Senate Bill 279 would free the Oregon Medical Board from the budget scrutiny of the legislative Committee on Ways & Means, and open an independent but still public budget process for the board, which executive director Kathleen Haley says will save the board money while still providing oversight.
February 17, 2015

The Oregon Medical Board has put forward legislation that would loosen state controls of the board and turn the medical board into a “semi-independent state agency,” less bound by the tight budget process that most state licensing agencies have to go through.

The authority is not unprecedented -- the Board of Optometry and the Board of Physical Therapy already enjoy this increased independence, which allows them to set an independent budget process and purchase office equipment and supplies without having to go through state vendors.

Kathleen Haley, the medical board’s executive director, said an independent purchasing process could have saved them $100 on each laptop computer purchased for board members, and that setting their own budget -- with a public process -- would shorten budget preparation time from 18 months to just six. The reduced administrative burden should also help the board limit any increase in licensing fees.

“This model offers us increased efficiency and a reduction in our expenses,” Haley told the Senate Health Committee last week. The board’s revenues are almost entirely drawn from licensing fees which are currently set at $486 for podiatrists and physicians, $447 for physician assistants and $322 for acupuncturists. A license is good for two years.

Haley’s assistant, Nicole Krishnaswami, told The Lund Report that the independent budgeting would provide more transparency at the medical board, not less, as critics have feared. Instead of tucked in with all the other state licensing hearings in the legislative Committee on Ways & Means, the medical board will post their proposed budget online and hold their own public hearings seeking approval.

Senate Bill 279, the medical board’s proposal, allows the legislative budget committee to hold its own hearings if it has any concerns.

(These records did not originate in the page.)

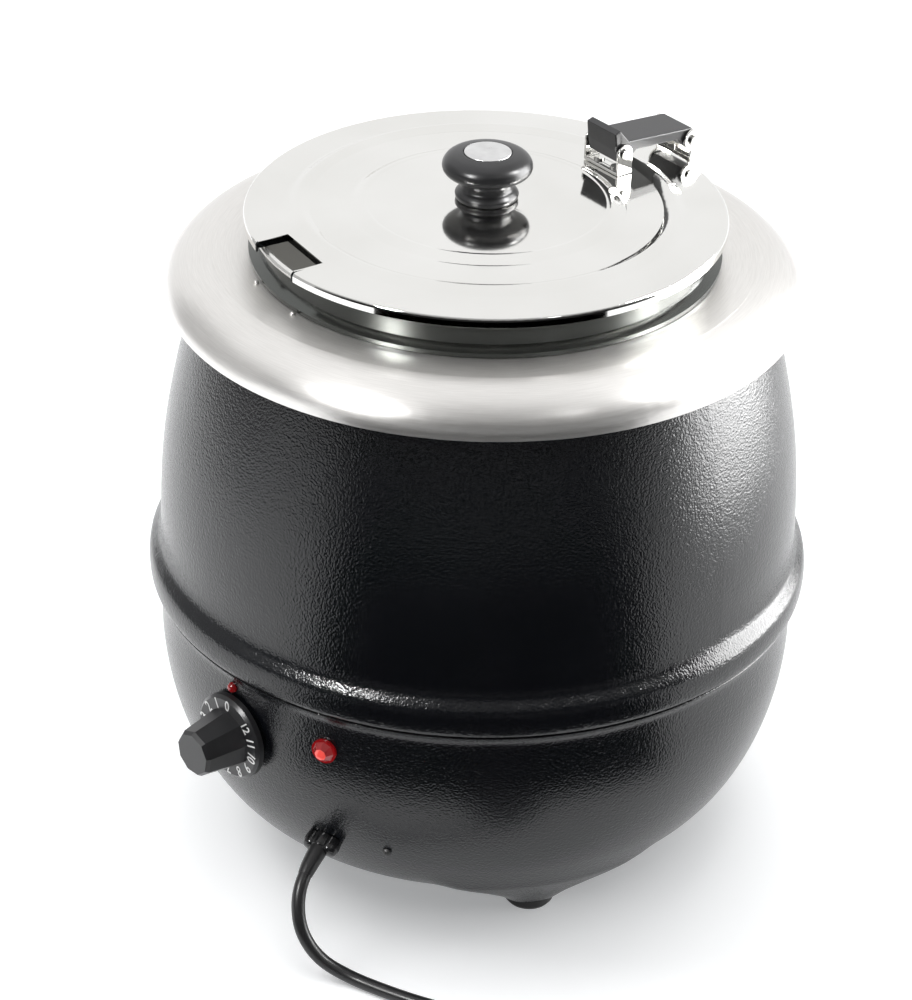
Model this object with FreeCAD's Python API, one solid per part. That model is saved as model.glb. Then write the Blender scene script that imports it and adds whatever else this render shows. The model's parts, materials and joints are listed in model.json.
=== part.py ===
import FreeCAD, Part
import math
import os

# Ten litre wet-well soup kettle.
# Row frame: millimetres, +Z up, Z = 0 is the surface under the three feet, the Z axis is the kettle's axis.
# Azimuths are in degrees, seen from above: 0 points along -Y (the front), 90 along +X.

# ---------------------------------------------------------------- driving dimensions
SHEET = 1.2                 # steel sheet of the casing
FOOT_CIRCLE_R = 107.0
FOOT_AZIMUTHS = (60.0, 180.0, 300.0)
FOOT_TOP_Z = 5.5
FOOT_R = 13.0
FOOT_SCREW_R = 2.5
SCREW_R = 1.5

BOTTOM_Z = 18.5             # underside of the lower casing between its legs
BOTTOM_FLAT_R = 110.0       # where the bottom starts to curve up
BOTTOM_HOLE_R = 68.0
WALL_R = 166.8              # lower casing, straight part of the wall
WALL_CURVE_TOP_Z = 120.0
WALL_EXPONENT = 1.9         # roundness of the curve from bottom to wall
CREASE_Z = 147.0            # gap line between the two casings
LIP_R = 170.8               # lower casing's flared lip under the bead
LIP_START_Z = 137.0
SPIGOT_R = 164.0            # lower casing's neck inside the upper one
SPIGOT_TOP_Z = 166.0

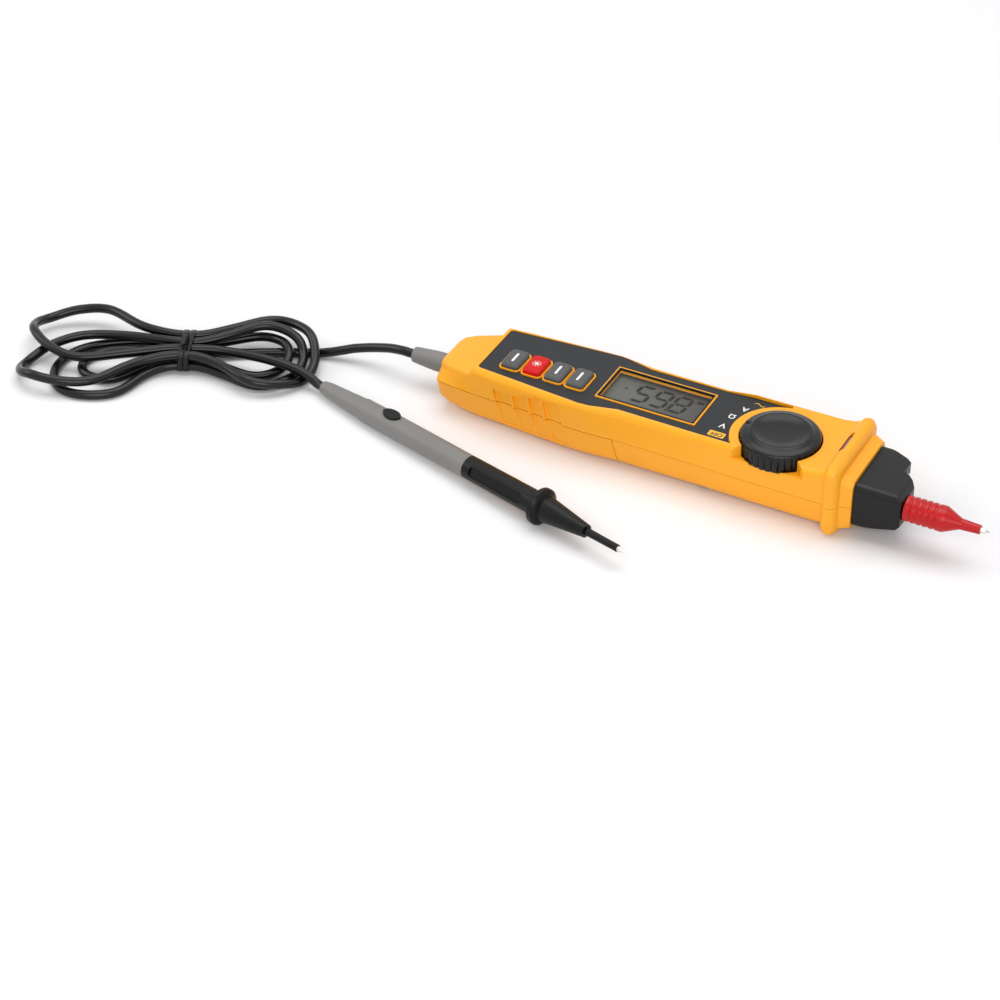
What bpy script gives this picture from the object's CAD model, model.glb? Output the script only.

Sen. Alan Bates, D-Ashland, said that continued oversight will be the check on the medical board’s power, not the Legislature’s Ways & Means process, which holds hearings but rarely asks for any amendments to the medical board’s proposed budgets. “I don’t want to spend any more time reviewing a budget which we rubber-stamp each time.”

Sen. Elizabeth Steiner Hayward, D-Portland, who, like Bates, is a family practice physician, said she had serious concerns about Haley’s proposal, but decided to support it. “This gives the Legislature significant oversight without tying them up in administrative hassles,” she said.

“As you might guess, I have at times had a very stormy relationship with the medical board,” said Bates. “Many times we feel the board has over-reached and been unfair to some physicians. But I believe they’ve turned a corner -- They had a little trouble last time with confirmations.”

Since the Senate had the opportunity to confirm Gov. Kitzhaber’s appointees to the board, Bates said he and Steiner Hayward were able to have their concerns taken more seriously by the standoffish board.

SB 279 has the support of the Oregon Medical Association, the chief physicians’ organization in the state, but will still face opposition -- Sen. Fred Girod, R-Stayton, a dentist, told The Lund Report he would oppose the bill, saying he did not feel it wise to increase the medical board’s authority.

Girod said that licensing boards can already get out of control, and he has been at odds with the Board of Dentistry, most significantly over the issue of penalties wagered on dentists who did not comply with a confusing set of tests for their autoclave machines, which sterilize equipment. The senator charged that the penalties were nothing more than “a money grab,” that impugned good dentists’ reputation.

The bill is still likely to pass out of the Senate Health Committee this month, although Steiner Hayward and Sen. Laurie Monnes Anderson, D-Gresham, the committee chairwoman, said they may amend the bill to require the medical board to provide a seat for a physician assistant.

Monnes Anderson compared the situation to the colonial cry of “taxation without representation.”